Brad (January 16th): I have put some thought into this dilemma. It is fantastic. Beautiful. Something to be cherished ... I wish I had thought of it.

Brad (July 30th): I'm cutting it.

These quotes from Mr. Brad DeFruiter have been a part of my forum signature for the last six months. This is the story behind them...

Back in 2009, I was having problems with my Cardassian Capture deck. Thanks to Evek (Agent of Cardassian Justice) and other cards, I had no trouble taking any captives; I just had trouble getting the exact captives I needed to help my deck work better. Instead of trying to improve the deck with existing cards, I had a better idea. I was going to use the opportunity I had, as a member of the design team for Peak Performace, to pitch a card to improve my deck. Why bother going to the hassle of looking through over 1,000 existing cards to find a solution? I was going to save myself time by designing one that did exactly what I needed.

Ok, so it didn't occur to me that by going down the card pitch route, I wouldn't be able to improve my deck for a few months at least. I'd had this fantastic idea, and I was going to use it! Here was my initial pitch:

Prisoner Exchange
dilemma
Take a personnel you command from an opponents Brig (they join this attempt), and your opponent chooses a different personnel to be placed in his or her Brig.

This led to the first half of the infamous quote. To put it into context, Brad doesn't praise a lot of card pitches - at least, he rarely praised any of mine. Of all the ideas I pitched for Peak Performance, I only received this sort of praise for two (the other one being what would become Exchange Program.) I was thrilled. Not only because I evoked that response from someone who had a lot of experience in card design, but also because it meant the card had an excellent chance of making it to the final product if Brad liked it.

For testing, the dilemma was given the playtest title of "Finger of Fate Worse Than Death". It was 4 cost and would be playable at Planet and Space missions. During the test, there was multiple feedback about the card being too expensive. Seven weeks into the testing process, the wording was changed to:

4 [D] Finger of Fate Worse Than Death
dilemma
Your opponent chooses a personnel you command in his or her brig and that personnel joins this mission attempt. When this happens, your opponent may choose a different personnel to be placed in his or her brig.

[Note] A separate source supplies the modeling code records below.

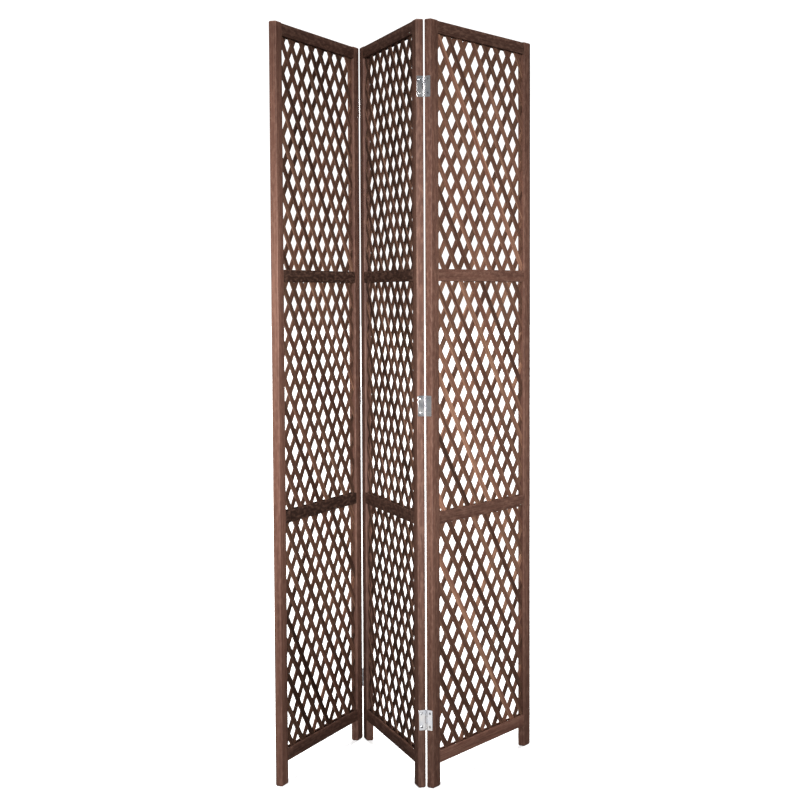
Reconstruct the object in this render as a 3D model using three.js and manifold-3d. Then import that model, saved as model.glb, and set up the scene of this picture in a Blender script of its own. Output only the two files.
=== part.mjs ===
// A free-standing folding lattice screen of three hinged wooden panels.
//
// Millimetres, +Z up. The screen stands in a zigzag on its six stile feet, and the origin is on the
// floor under the middle of its outline. Each panel has two stiles, four rails and three lattice
// sections; three steel butt hinges join it to the next panel.

import * as THREE from 'three';
import { mergeVertices } from 'three/addons/utils/BufferGeometryUtils.js';
import Module from 'manifold-3d';

const wasm = await Module();
wasm.setup();

// ---- Driving dimensions ------------------------------------------------------------------------

const SCREEN_HEIGHT = 1750;
const PANEL_WIDTH = 450;
const FRAME_THICKNESS = 18;
const STILE_WIDTH = 30;
const RAIL_HEIGHT = 28;
const LEG_HEIGHT = 54; // clear height under the bottom rail
const STILE_RISE = 2; // stile tops stand this far above the top rail
const SECTIONS = 3; // lattice sections one above the other in a panel
const FIT_GAP = 0.3; // clearance between pieces that meet face to face

const ARRIS = 0.8; // chamfer along the edges of the stiles
const FOOT_CHAMFER = 4;
const TOP_CHAMFER = 3;

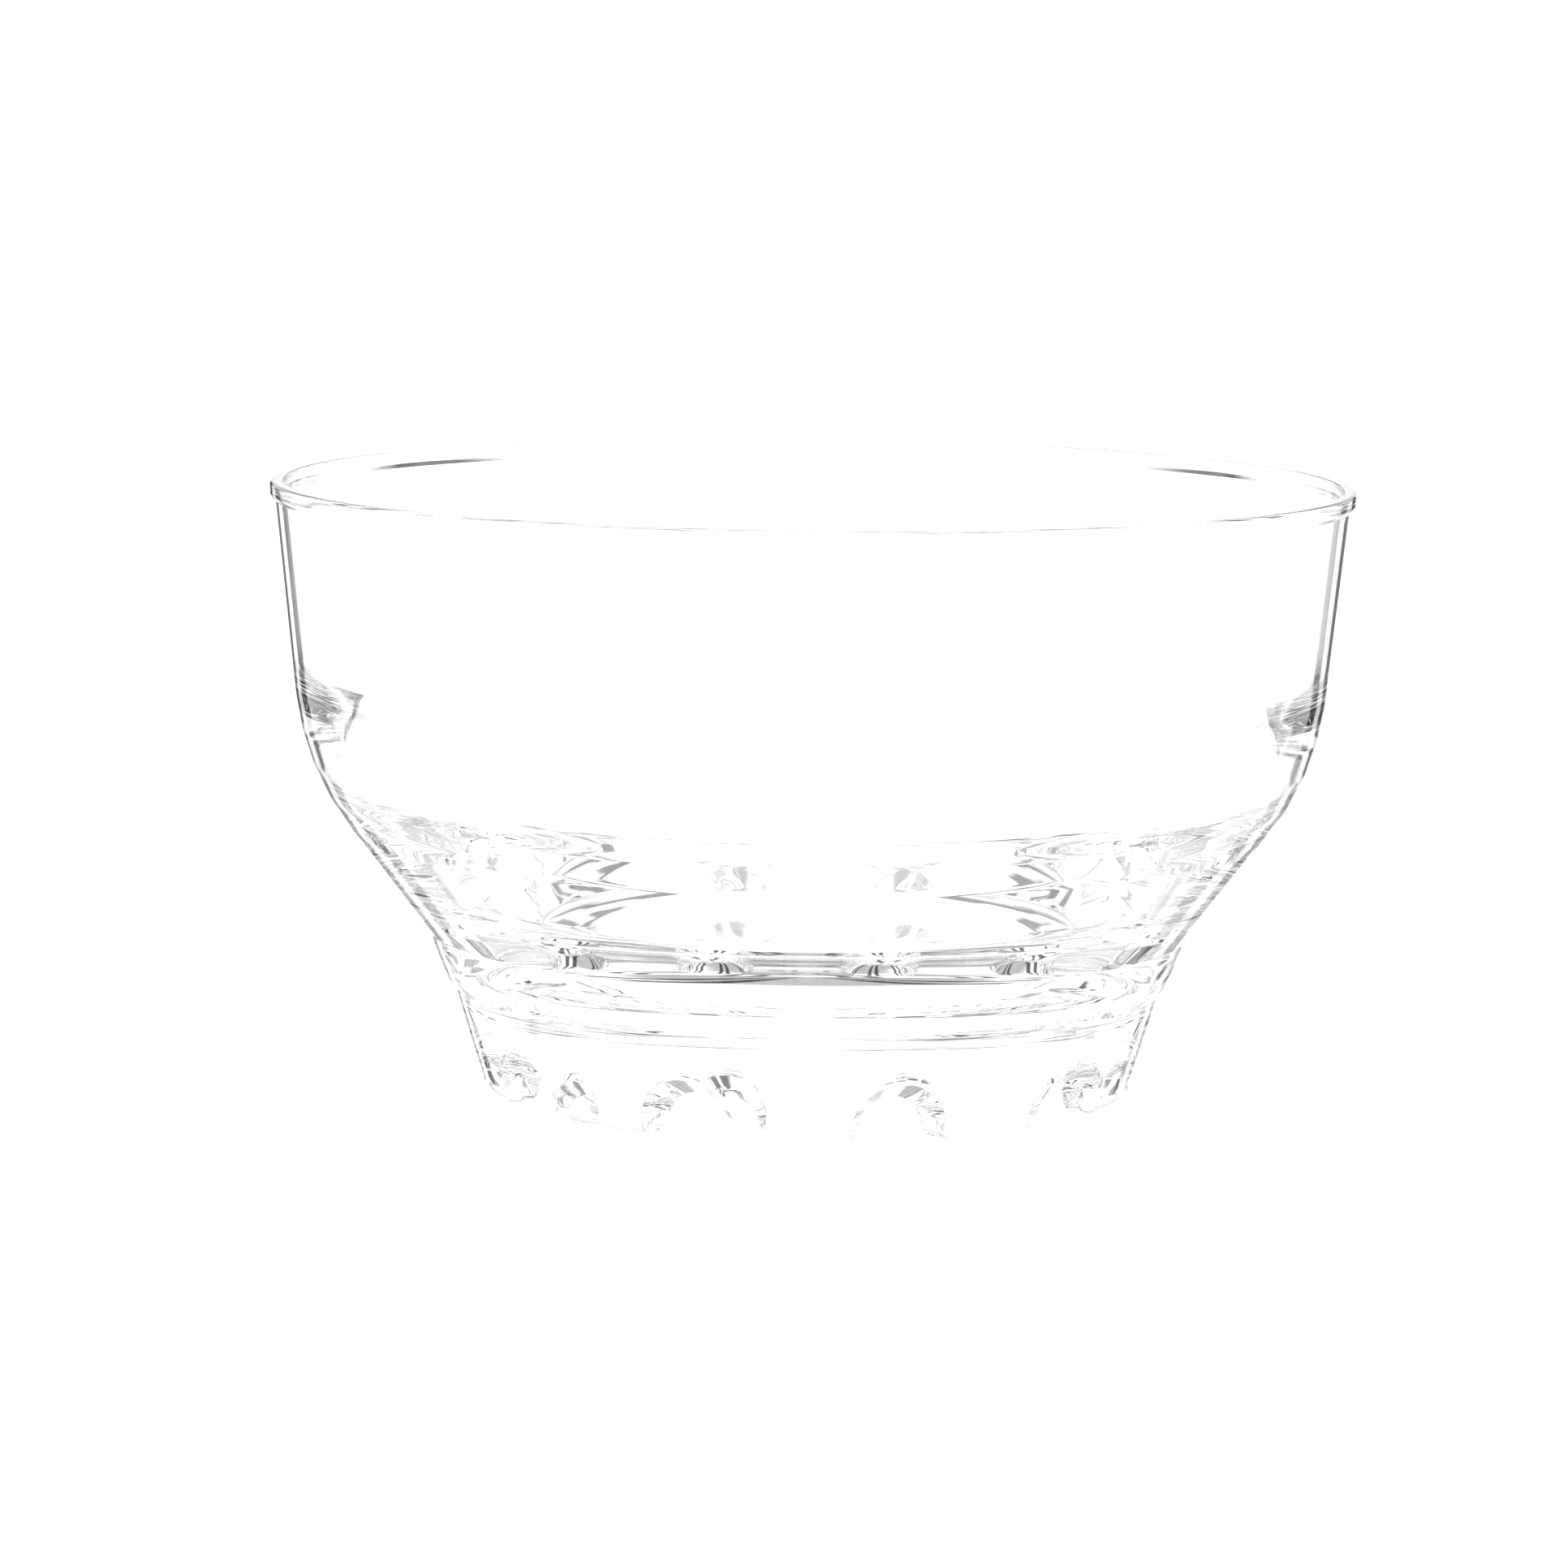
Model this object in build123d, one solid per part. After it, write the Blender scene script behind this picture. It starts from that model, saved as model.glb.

This meant that the owner of the dilemma got to choose the captive being returned, and then got to pick the replacement captive too. I loved the change, as it would make my Capture deck even better. Unfortunately, the testers did not love the change so much. Still, the card survived further weeks of testing, and my hopes of getting to play with it were rising. Towards the end, it was even given a proper title and some lore:

4 [D] Prisoner Exchange
dilemma
Your opponent chooses a personnel you command in his or her brig and that personnel joins this mission attempt. When this happens, your opponent may choose a different personnel to be placed in his or her brig.
"Sounds like he wants to trade two low-ranking prisoners for two more valuable ones. Would you make a deal like that?"

A week later, Brad dropped his bombshell. He wasn't completely happy with Prisoner Exchange, and he wanted to move it to the next expansion to give him more time to think about what to do with it. I was devastated, but having the stiff upper lip that is expected of everyone in England, I didn't let on. I did create a stuffed effigy of Brad, and began sticking it with needles - but who wouldn't have done that?

I don't know where Brad got his inspiration from (I won't claim credit for my needle-stuffed effigy), but when the card returned for Extreme Measures testing, it was perfect. He had really hit the nail on the head. Aside from one wording tweak, the version that entered testing, is the version you see today:

This was the story of my desire to improve my Capture deck. Not only did it result in a fantastic card (for my deck at least...), but it also gave me a funny quote to put in my signature, even if I had to take a little artistic license with it.

As for the dilemma itself, it is really simple. If you do have one or more captives in your brig, you can play the dilemma for 3 cost to let your opponent take one captive of their choice from your brig and have them join the mission attempt. Then, you get to look through all the other personnel in that attempt and choose one to be captured. If you don't already have a captive, you can just play the dilemma for 6 cost to look through all the personnel in the attempt and choose one to be captured. It's that simple.

My improved Capture deck and I will see you at a future tournament.